Além da arte, Cris Vianna, que foi vítima de racismo na internet em 2015 através de comentários maldosos no facebook após ter publicado uma foto na rede, acredita que é preciso criar ações que mobilizem o debate para além da comunidade negra. Em maio deste ano, a atriz foi convidada a participar do III Jantar Beneficente Sim à Igualdade Racial, organizado pelo Instituto Identidades do Brasil (ID_BR), no qual foi jurada em algumas das categorias do prêmio que prestigiava figuras públicas ou projetos que contribuem para a luta contra a desigualdade entre raças. No entanto, para ela, apesar do evento ter batido na tecla de que o racismo é um problema de todos e trazido à luz a realidade dessa comunidade, ainda é uma atitude que perpetua de certa forma a ideia de que o racismo só deve ser combatido pelos negros. ‘’É muito triste quando a gente deixa isso muito claro. Um evento como esse, por exemplo, parece que os negros que têm que promover, parece que só nós que temos que dar continuidade e não deixar morrer a luta. A gente vai continuar a fazer porque essa é uma luta histórica’’, desabafa.
Outra questão que a atriz busca sempre levantar é com relação à educação. Apesar de perceber um avanço no âmbito social, Cris Vianna ainda acredita que há um longo caminho a ser percorrido. E para ela a base para continuar essa transformação está inserida dentro das salas de aula. ‘’A educação para mim é um ponto fundamental de todas as questões que nós temos vivido. Quando você coloca a educação e respeito em relação a tudo, você passa a enxergar esses lugares diversificados com uma tranquilidade maior e da forma que ela tem que ser’’, afirma. Em dezembro do ano passado, a atriz tornou-se garota propaganda da escola de informática Microcamp e do parceiro deles Projeto Meu Brasil a fim de incentivar o investimento educacional nos jovens.

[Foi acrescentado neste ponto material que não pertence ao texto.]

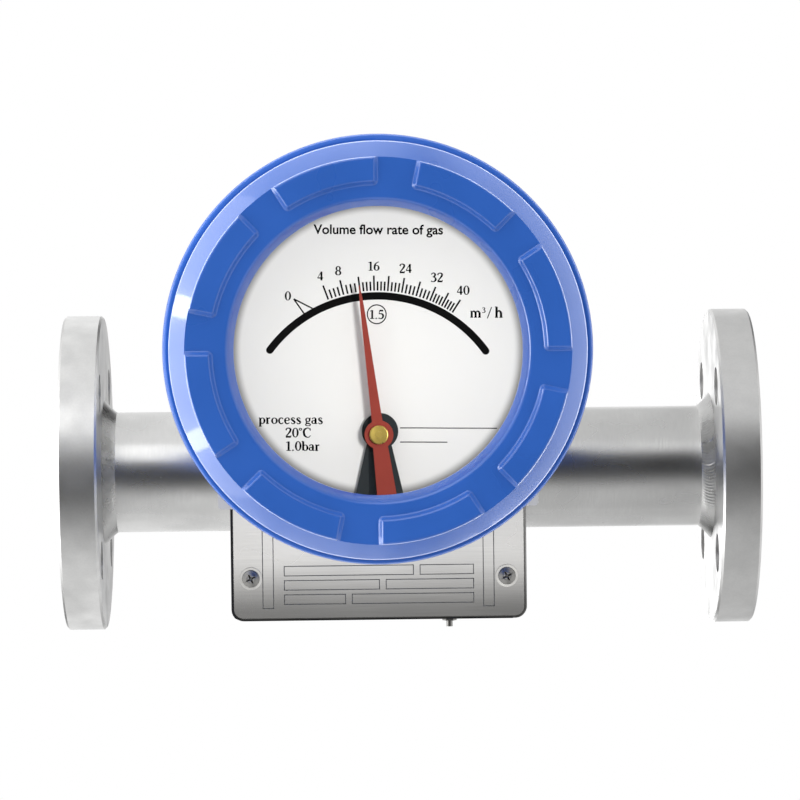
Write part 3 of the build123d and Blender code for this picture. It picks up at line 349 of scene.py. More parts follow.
def pad_lift(radius, off_middle, sizes, face_radius):
    """Height of the pads over the face, at a radius and an angle from the nearest pad's middle.

    The lift rises over the width of the slope from the pad's inner wall and its two ends, whose distances are
    joined round a corner. Along the outer edge a quarter circle takes it down again.
    """
    inner = radius - (face_radius - sizes.pad_depth)
    side = (sizes.pad_span / 2 - np.abs(off_middle)) * radius
    corner = sizes.pad_corner
    round_part = corner - np.hypot(np.clip(corner - inner, 0, None), np.clip(corner - side, 0, None))
    inside = np.where((inner < corner) & (side < corner), round_part, np.minimum(inner, side))
    foot_bend, top_bend = 0.2, 0.25
    wall = sizes.pad_height * soft_step(inside / sizes.pad_slope, foot_bend, top_bend)
    short = np.clip(sizes.pad_edge - (face_radius - radius), 0, sizes.pad_edge)
    outer = sizes.pad_height - sizes.pad_edge + np.sqrt(np.clip(sizes.pad_edge ** 2 - short ** 2, 0, None))
    return np.minimum(wall, outer)


def cover_outline(sizes, face, face_radius):
    """Section of the cover as (radius, level) points, from the skirt's end over the face to the glass seat.

    The face itself is left out: the outline comes as the part before it and the part after it.
    """
    top = face - sizes.bevel_depth
    lid = face - math.tan(sizes.chamfer_slope) * sizes.chamfer - sizes.side
    skirt_inner = sizes.skirt_radius - sizes.skirt_wall
    groove = SKIRT_END + sizes.groove_rise
    before = rounded([
        (skirt_inner, SKIRT_END),
        (sizes.skirt_radius, SKIRT_END),
        (sizes.skirt_radius, groove - sizes.groove_half),
        (sizes.skirt_radius - sizes.groove_depth, groove - sizes.groove_half),
        (sizes.skirt_radius - sizes.groove_depth, groove + sizes.groove_half),
        (sizes.skirt_radius, groove + sizes.groove_half),
        (sizes.skirt_radius, lid),
        (COVER_RADIUS, lid),
        (COVER_RADIUS, lid + sizes.side),
        (face_radius, face),
    ], {1: sizes.edge, 7: sizes.edge, 8: sizes.lip})
    after = rounded([
        (face_radius, face),
        (sizes.bevel_radius, face),
        (sizes.window_radius, top),
        (sizes.window_radius, GLASS_TOP),
        (GLASS_RADIUS, GLASS_TOP),
        (GLASS_RADIUS, lid),
        (skirt_inner, lid),
    ], {1: sizes.bevel_edge, 2: sizes.edge / 2})
    return before, after[1:]


class MESH_OT_meter_cover(bpy.types.Operator):
    """Make the cast cover with its rounded pads and its thread"""

    bl_idname = "mesh.meter_cover"
    bl_label = "Cover"

    def execute(self, context):
        sizes = context.scene.meter_cover
        face = PAD_TOP - sizes.pad_height
        face_radius = COVER_RADIUS - sizes.chamfer
        before, after = cover_outline(sizes, face, face_radius)
        fine, coarse = 0.13 * MM, 1.2 * MM
        edge, wall_foot = sizes.pad_edge, face_radius - sizes.pad_depth
        arc = np.linspace(math.pi / 2, 0, 9)
        wall_top, wall_end = wall_foot + 1.6 * sizes.pad_slope, wall_foot - 0.4 * sizes.pad_slope
        radii = np.concatenate([
            face_radius - edge * (1 - np.sin(arc)),
            between(face_radius - edge, wall_top, coarse)[1:],
            between(wall_top, wall_end, fine)[1:],
        ])
        angle, off_middle = pad_angles(sizes)
        lift = pad_lift(radii[:, None], off_middle[None, :], sizes, face_radius)
        inwards, outwards = (on_head(part[:, :1], angle[None, :], part[:, 1:]) for part in (after, before))
        casting = np.concatenate([outwards, on_head(radii[:, None], angle[None, :], face + lift), inwards])
        paint = powder_coat("gloss_powder", context.scene.meter_colours.paint, 1.0)
        piece("cover_casting", [(casting, True, True)], "cover", paint, ["front_cover"])
        piece("cover_thread", [thread(sizes.skirt_radius, sizes, 1)], "cover", paint)
        mouth = thread(sizes.skirt_radius + sizes.mouth_gap, sizes, -1)
        piece("mouth_thread", [mouth], "meter", paint)
        return {"FINISHED"}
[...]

Ser atriz e militante não são os únicos atributos que Cris Vianna carrega no currículo. Como dançarina, Cris já mostrou o seu talento na Dança dos Famosos, quadro no programa do Faustão, no musical ‘’Rio Mais Brasil’’ – onde também cantava lindamente – e durante quatro anos no carnaval carioca como a rainha de bateria da Imperatriz Leopoldinense, escola do bairro Ramos. Em 2017, inclusive, a atriz anunciou que seria o último desfile. E para a tristeza dos seus admiradores, ela não pretende mudar a decisão. ‘’Eu parei de desfilar e é isso. Se eu voltar, eu aviso vocês. Por enquanto eu parei mesmo’’, disse com um sorriso. A relação com a avenida pode até ter terminado, mas o samba sempre será algo presente na vida dela. ‘’ O samba é resistência, ele nunca vai sair da minha vida, é uma paixão’’. Cris ainda completou dizendo que o ritmo, apesar de ter ‘’a cara do negro’’, é um símbolo que precisa ser visto como uma representação do país. ‘’ O samba é brasileiro. Quando o branco me pergunta ‘’Qual a relação do samba com a resistência do negro?’’ eu penso ‘’Por quê pra mim ele tem essa diferença? Por que eu desfilo?’’, questiona.

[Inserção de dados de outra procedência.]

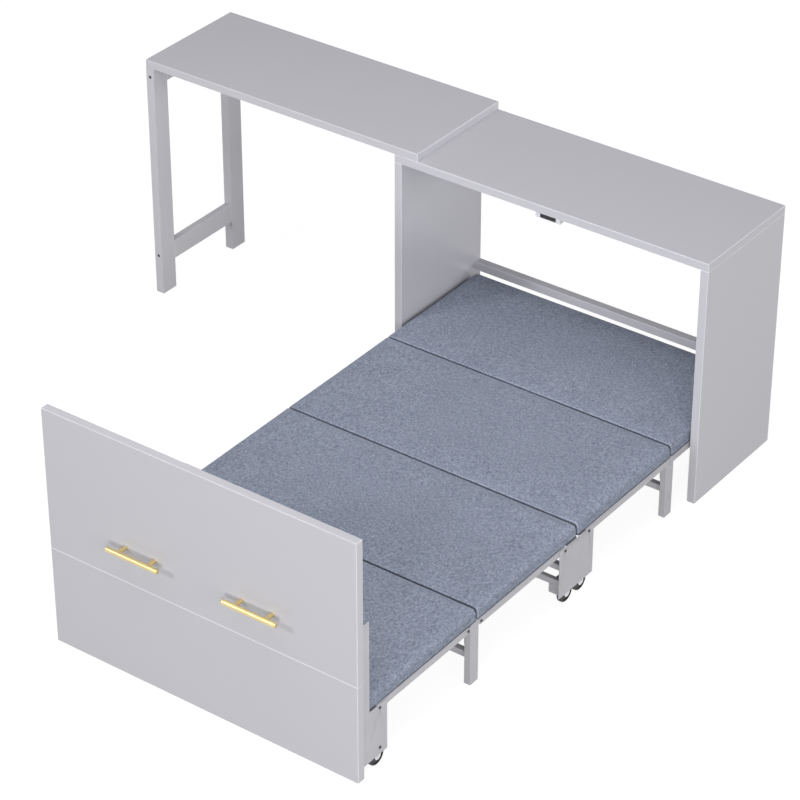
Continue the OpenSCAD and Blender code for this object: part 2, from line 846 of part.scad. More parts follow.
// A wheel with a rounded tread, a ring-shaped recess in each face and a hub
module wheel(n) {
    tread_r = 3.5;
    rim_t = 5;
    hub_wall = 5;
    recess = 2.5;
    half_wheel = wheel_w / 2;
    flat_r = wheel_r - tread_r;
    flat_half = half_wheel - tread_r;
    color(tyre) caster_place(n) rotate([0, 90, 0]) difference() {
        rotate_extrude() polygon(concat(
            [[axle_r + running, -half_wheel], [flat_r, -half_wheel]],
            [for (a = [-75 : 15 : 0]) [flat_r + tread_r * cos(a), tread_r * sin(a) - flat_half]],
            [for (a = [0 : 15 : 75]) [flat_r + tread_r * cos(a), tread_r * sin(a) + flat_half]],
            [[flat_r, half_wheel], [axle_r + running, half_wheel]]));
        for (s = [-1, 1]) translate([0, 0, s * half_wheel]) difference() {
            cylinder(h = 2 * recess, r = wheel_r - rim_t, center = true);
            cylinder(h = 3 * recess, r = axle_r + hub_wall, center = true);
        }
    }
}

module caster_fork_1() {
    fork(1);
}

module caster_wheel_1() {
    wheel(1);
}

module caster_fork_2() {
    fork(2);
}

module caster_wheel_2() {
    wheel(2);
}

module caster_fork_3() {
    fork(3);
}

module caster_wheel_3() {
    wheel(3);
}

module caster_fork_4() {
    fork(4);
}

module caster_wheel_4() {
    wheel(4);
}

module caster_fork_5() {
    fork(5);
}

module caster_wheel_5() {
    wheel(5);
}

module caster_fork_6() {
    fork(6);
}

module caster_wheel_6() {
    wheel(6);
}

cabinet_top();
cabinet_side_left();
cabinet_side_right();
rear_crossbar();
back_top_rail();
rear_pivot_brackets();
catch_body();
catch_magnet();
guide_keys();
leaf_top();
leaf_posts();
leaf_crosspieces();
leaf_bolts();
section_1_side_rails();
section_1_cross_tubes();
section_1_slats();
section_1_pad();
section_2_side_rails();
section_2_cross_tubes();
section_2_slats();
section_2_pad();
section_3_side_rails();
section_3_cross_tubes();
section_3_slats();
section_3_pad();
section_4_side_rails();
section_4_cross_tubes();
section_4_slats();
section_4_pad();
rear_legs();
rear_leg_crossbar();
rear_leg_pivot_bolts();
front_legs();
front_leg_crossbar();
front_leg_pivot_bolts();
carriage_side_plates();
carriage_bars();
carriage_blocks();
carriage_pivot_bolts();
foot_side_plates();
foot_bars();
foot_blocks();
foot_pivot_bolts();
front_board_lower();
front_board_upper();
front_joining_plate();
strike_plate();
handles();
caster_fork_1();
caster_wheel_1();
caster_fork_2();
caster_wheel_2();
caster_fork_3();
caster_wheel_3();
caster_fork_4();
caster_wheel_4();
caster_fork_5();
caster_wheel_5();
caster_fork_6();
caster_wheel_6();
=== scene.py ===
# The desk bed's looks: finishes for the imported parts, simulated pads, trim, lights and camera.
import json
import math

import bpy
import numpy as np
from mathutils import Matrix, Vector, noise


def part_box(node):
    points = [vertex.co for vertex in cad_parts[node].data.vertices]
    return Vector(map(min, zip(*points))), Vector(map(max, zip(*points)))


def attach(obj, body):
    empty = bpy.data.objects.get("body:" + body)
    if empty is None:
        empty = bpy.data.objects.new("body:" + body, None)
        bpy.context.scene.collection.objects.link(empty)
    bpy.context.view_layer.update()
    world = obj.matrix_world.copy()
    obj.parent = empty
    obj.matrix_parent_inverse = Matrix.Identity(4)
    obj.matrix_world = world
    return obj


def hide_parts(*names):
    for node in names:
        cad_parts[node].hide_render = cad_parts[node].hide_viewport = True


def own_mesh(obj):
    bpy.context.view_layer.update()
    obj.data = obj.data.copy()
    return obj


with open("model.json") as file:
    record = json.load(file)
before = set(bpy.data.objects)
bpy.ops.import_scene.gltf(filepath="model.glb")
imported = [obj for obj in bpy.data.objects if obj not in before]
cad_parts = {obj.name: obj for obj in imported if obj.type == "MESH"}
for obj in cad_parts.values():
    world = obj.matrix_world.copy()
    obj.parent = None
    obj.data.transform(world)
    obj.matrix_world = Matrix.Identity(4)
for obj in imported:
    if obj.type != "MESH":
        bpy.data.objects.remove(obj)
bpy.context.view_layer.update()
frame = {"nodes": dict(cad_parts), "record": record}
MM = 0.001

# Finishes

PAINT = (0.525, 0.520, 0.555)
STEEL_PAINT = (0.500, 0.494, 0.525)
CLOTH_DARK = (0.118, 0.137, 0.184)
CLOTH_LIGHT = (0.352, 0.389, 0.483)
CLOTH_SHEEN = (0.75, 0.80, 0.92)
BRASS = (0.84, 0.67, 0.32)
ZINC = (0.66, 0.67, 0.70)
BLACK_OXIDE = (0.085, 0.085, 0.09)
WHITE_PLASTIC = (0.80, 0.81, 0.84)
BLACK_RUBBER = (0.022, 0.022, 0.025)
BEECH = (0.60, 0.42, 0.25)
BEECH_DARK = (0.45, 0.29, 0.16)
BEECH_LIGHT = (0.66, 0.48, 0.30)
BEECH_PORE = (0.33, 0.21, 0.12)
# Weight of the warp, the weft, the thicker yarns and the slow drift in the cloth's speckle
YARN, SLUB, DRIFT = 0.22, 0.52, 0.04
# Inputs and output of the Mix node when it mixes colours
MIX_FACTOR, MIX_FIRST, MIX_SECOND, MIX_RESULT = 0, 6, 7, 2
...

A verdade é que, com 41 anos, Cris Vianna já deixou bem claro para o que veio. Quem a conhece, se encanta com o seu talento, personalidade e traços exuberantes. Este último, responsável por arrancar suspiros de muitos, continua rendendo à atriz – que já fez carreira nas passarelas por dez anos -, comentários em redes sociais. Além de já ter sido comparada à modelo Naomi Campbell, com quem dividiu a capa da Vogue em uma edição especial em 2015, Cris foi chamada de ‘’Viola Davis brasileira’’ ao utilizar uma peruca curta durante o Dança dos Famosos. Lisonjeada, ela não conseguiu esconder a honra que sentiu ao saber do burburinho. ‘’Que maravilha! Eu tenho caracterizações na minha vida que me fizeram ter o privilégio de parecer com a Naomi, Viola, que são musas que eu acho incríveis. Isso é só uma questão de caracterização ou força interna’’, diz. A admiração pela protagonista de How To Get Away With Murder, série da emissora americana ABC, não termina aí e se depender dela as duas serão melhores amigas. ‘’Eu quero muito conhecê-la, tirar várias selfies. A Naomi tive a oportunidade, a Viola ainda não. Mas vai rolar!’’, brinca a atriz. Quem sabe depois de Cairu, Cris não vai fazer uma ponta na série da Viola, né?